While I was reading about his death, however, I stumbled across yet another fantastic manifesto from last year, titled, “The Coming Evangelical Collapse.”  In his typical, frank style, Michael proclaims: “We are on the verge – within 10 years – of a major collapse of evangelical Christianity…the end of evangelicalism as we know it is close.”

After analyzing the forces that are leading up to the collapse of evangelical Christianity, he paints a picture of the landscape in a decade or so.  Three interesting observations are these:

Two of the beneficiaries will be the Roman Catholic and Orthodox communions. Evangelicals have been entering these churches in recent decades and that trend will continue, with more efforts aimed at the “conversion” of Evangelicals to the Catholic and Orthodox traditions.


Charismatic-Pentecostal Christianity will become the majority report in evangelicalism.


Evangelicalism needs a “rescue mission” from the world Christian community.
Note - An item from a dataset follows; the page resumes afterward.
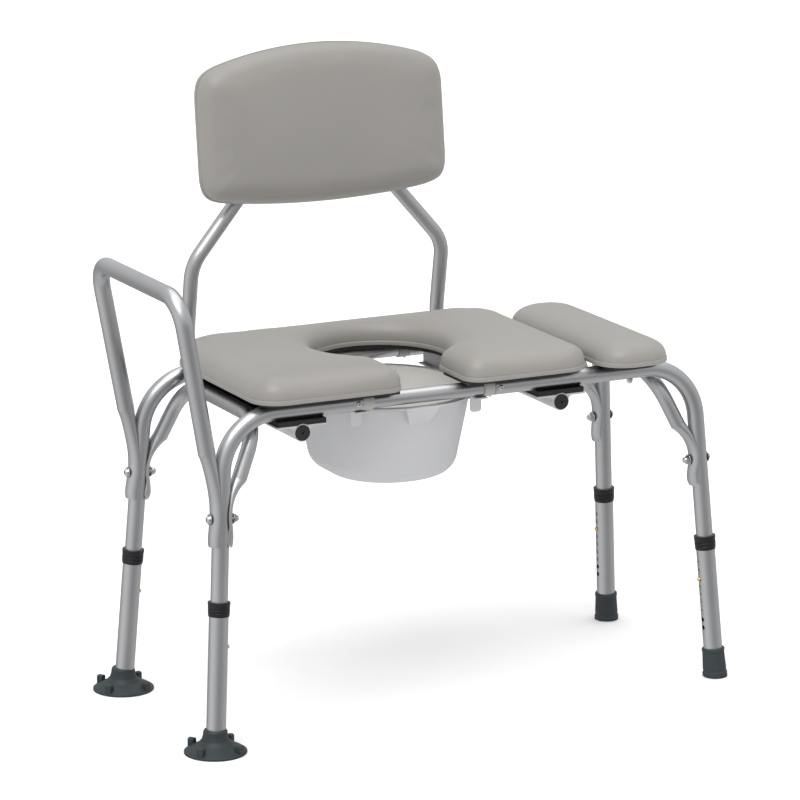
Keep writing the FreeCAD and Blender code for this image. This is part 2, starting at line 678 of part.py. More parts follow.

It is time for missionaries to come to America from Asia and Africa.

Nevertheless, Spencer concludes that “evangelicalism doesn’t need a bailout.  Much of it needs a funeral.”

Michael then goes on to ask some difficult questions about the remnant of evangelicalism–that which is left after the collapse–questions that are relevant for all Christians today:

Will the coming collapse get Evangelicals past the pragmatism and shallowness that has brought about the loss of substance and power? Probably not. The purveyors of the evangelical circus will be in fine form, selling their wares as the promised solution to every church’s problems.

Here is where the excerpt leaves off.